Now that the euphoria of the recent elections is beginning to wane the several parties can now do some serious thinking about the consequences.
Looking back to the Newark by-election the Conservatives were well aware of the threat by UKIP and the expenses scandal that had caused the MPs’ resignation. They knew that Roger Helmer was a prominent UKIP member and an MEP so they decided to ‘throw the book’ at Newark.
During the run up to election day the Prime minister firmly requested all of his MPs to go to Newark at least 3 times if at all possible to present the governments’ case and face. It has been suggested that in the run up to the election the Conservatives achieved over 600 man days of campaigning. (Being politically incorrect I here presume that the term man includes woman.)

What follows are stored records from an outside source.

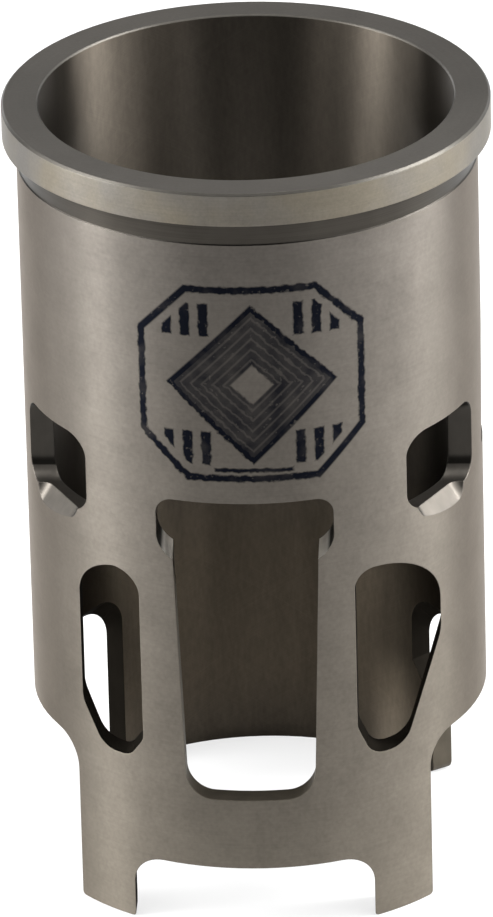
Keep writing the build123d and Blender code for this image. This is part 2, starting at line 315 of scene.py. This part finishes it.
def ink_mark(iron, mark):
    """How much ink lies on the outside: a framed diamond with bars, all in millimetres."""
    bleed = iron.noise(iron.spot, 900.0, detail=3.0) * (2 * INK_BLEED) - INK_BLEED
    across = abs((iron.azimuth() - mark.azimuth) * (BARREL_RADIUS / MM) + bleed)
    above = (iron.z - mark.height) / MM + bleed
    up = abs(above)
    slant = (across + up) * cos(pi / 4)
    half = mark.size / MM / 2
    line = mark.line / MM / 2

    edge = (across - half).higher(up - FRAME_TOP * half).higher(slant - FRAME_CORNER * half)
    diamond = slant - DIAMOND_REACH * half
    bars = abs((across / BAR_PITCH).fraction() - 0.5) * BAR_PITCH - BAR_HALF_WIDTH
    bars = bars.higher(abs(across - BARS_MIDDLE) - BARS_HALF_SPAN)
    bars = bars.higher(BARS_FOOT - up).higher(up - BARS_TOP * half)
    bars = bars.higher(slant - BARS_CORNER * half)
    stroke = abs(above + STROKE_DROP * half) - STROKE_HALF_WIDTH
    stroke = stroke.higher(across - STROKE_REACH * half)
    printed = inside(abs(edge + line) - line)
    printed = printed.higher(inside(abs(diamond) - DIAMOND_LINE * line))
    printed = printed.higher(inside(bars)).higher(inside(stroke))

    tone = iron.ramp(iron.noise(iron.spot, 220.0, detail=3.0), (0.35, 0.72), (0.65, 0.95))
    ruling = abs((slant / RULING_PITCH).fraction() - 0.5) - RULING_HALF_WIDTH
    ruled = tone - inside(ruling, softness=0.15) * RULING_DEPTH
    wash = inside(diamond) * inside(HEART_REACH * half - slant) * ruled
    patchy = iron.ramp(iron.noise(iron.spot, 260.0, detail=4.0), (0.3, 0.86), (0.5, 1.0))
    specks = iron.ramp(iron.noise(iron.spot, 1500.0), (0.27, 0.6), (0.36, 1.0))
    return printed.higher(wash) * patchy * specks


# ---- finishes ----
def ground_outside(finish):
    """The ground barrel, with the ink mark on its front."""
    mark = bpy.context.scene.liner_mark
    iron = Surface("ground_outside")
    mottle = iron.noise(iron.spot, 110.0, detail=4.0, roughness=0.75)
    grain = iron.noise(iron.spot, 1500.0)
    lines = iron.noise(iron.stretched(60.0, 3200.0), 1.0, roughness=0.6)
    cast = iron.mix(iron.z / TOP, rgba(finish.foot_colour), rgba(finish.barrel_colour))
    bare = iron.tinted(cast, shade(mottle, 0.25), shade(grain, 0.15), shade(lines, 0.08))
    return iron.finish(
        Base_Color=iron.mix(ink_mark(iron, mark), bare, rgba(mark.colour)),
        Specular_Tint=rgba(finish.edge_tint),
        Roughness=iron.noise(iron.spot, 160.0) * 0.1 + (finish.barrel_roughness - 0.05),
        Anisotropic=finish.grind_stretch,
        Anisotropic_Rotation=ALONG_AXIS,
        Normal=iron.bumped(lines + grain * 0.5, 0.003 * MM, finish.edge_break),
    )


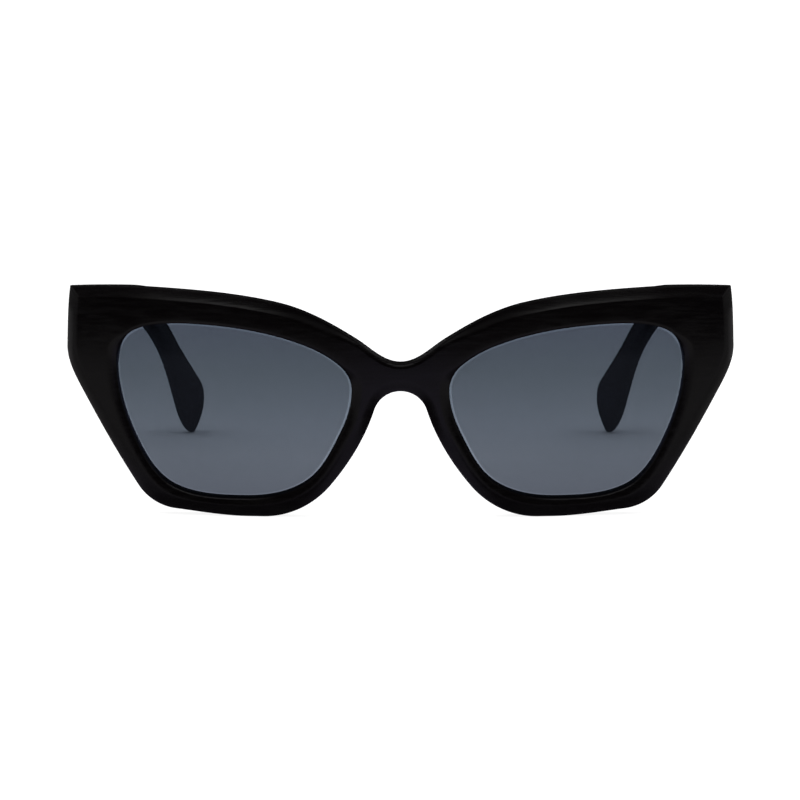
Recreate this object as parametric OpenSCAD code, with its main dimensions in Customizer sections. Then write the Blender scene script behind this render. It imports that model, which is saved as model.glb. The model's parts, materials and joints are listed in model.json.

In contrast the UKIP campaign was as low as 80 man-days of campaigning and of course Nigel was not able to keep attending due to his other duties.
The result was that after ‘throwing the book at it’ the Conservatives won but with a percentage of the vote that had dropped by 8.9% to 45%. UKIP came second with 25.9% of the vote, up 22.1%. Labour didn’t try very hard and came in third with 17.7% of the vote, down 4.7%. An Independent came in 4th with 4.9%. Green came 5th with 2.7%. The Liberals came in behind the Greens with 1.5%, down 18.5%.
That result tells us that the Conservatives are in big trouble because they just cannot do to constituencies in a general election what they did at Newark so could lose quite a few seats. UKIP has a small but well motivated groundswell of support and in this case took votes from Conservatives, Labour, and mainly from the Liberals.
The Labour party never thought they could win here, so really didn’t put the effort in. As a result they dropped to 3rd place, which might have come as a surprise and a bit of a shock.
The Liberal party vote had collapsed as it had lost its purpose as the party of protest and what was left was a tiny core vote.
This was a whole different ball-game because the UKIP prospective candidate was formerly the Conservative MP. It meant that he had the advantage of being an incumbent with a large voter support that he had earned. This put the conservatives on the back foot because they now had to put up a relatively unknown prospective candidate.
As we expected Douglas Carswell won and with 59.7% of the vote for UKIP, 6.7% higher than he had in the 2010 general election as a Conservative candidate. The Conservatives knew election this was a lost cause but they did try to limit their losses and came in second with 24.6% of the vote, down 28.4%.
Labour didn’t put much effort in at all and dropped from second place in 2010 to third place with just 11.2%, down 13.8%. The Green party came in fourth with 1.9% of the vote, up 0.7%. Then came the Liberals with 1.4% of the vote, down 11.5%.
This result tells us that a hard working and popular MP has a home port advantage, regardless which party he represents. That UKIP took lots of votes from the Conservatives and Labour and that the Liberal vote had collapsed again bringing them in behind the Green party.
Heywood & Middleton
This was a different situation again from the other two elections as here a sitting MP had died in office. This meant there was no cloud of ill-will directed at the party of the previous incumbent.
Labour ‘threw the book’ at this election and one supporter interviewed had received eight leaflets personally addressed to her during the campaign and had also received three visits to ensure her support. They held the seat with 40.9% of the vote, up 0.8%, but almost 10% lower than opinion polls had predicted. UKIP came in second with 38.7% of the vote, up 36.1% since 2010 and almost 9% higher than the opinion polls.
The Conservatives didn’t put in much effort here and actually hoped that it would prove that voting UKIP resulted in a Labour victory. They came in third and only polled 12.3%, down by 14.9% from 2010. The Liberal vote again collapsed to 5.1%, down by 17.6%, but on this occasion they beat the Greens who came in 5th with 3.1% of the vote.
This result tells us that like Newark the incumbent party can hang on by throwing the book at it but are unlikely to be able to put in the same amount of effort at a general election. By coming from nothing to within 617 votes of Labour was an incredible achievement for UKIP.
Summary of all three
In each election it has been really a two horse race with either the Conservatives or Labour not putting in too much effort if they are unlikely to win. These two parties can hold on to incumbent seats but only using a massive ground offensive, which they are unlikely to be able to repeat in a general election.
In Heywood & Middleton the relatively small Conservative vote actually stopped UKIP from taking the seat. This was clearly a case of vote Conservative get Labour.
In each case we have seen the party that was previously placed second as essentially avoiding battle and leaving UKIP as the challenger. This gives an opportunity to UKIP to pick up votes from the second party as well as from disillusioned Liberals and protest voters. On that basis there are a more potential seats for UKIP than the opinion poll percentages would suggest.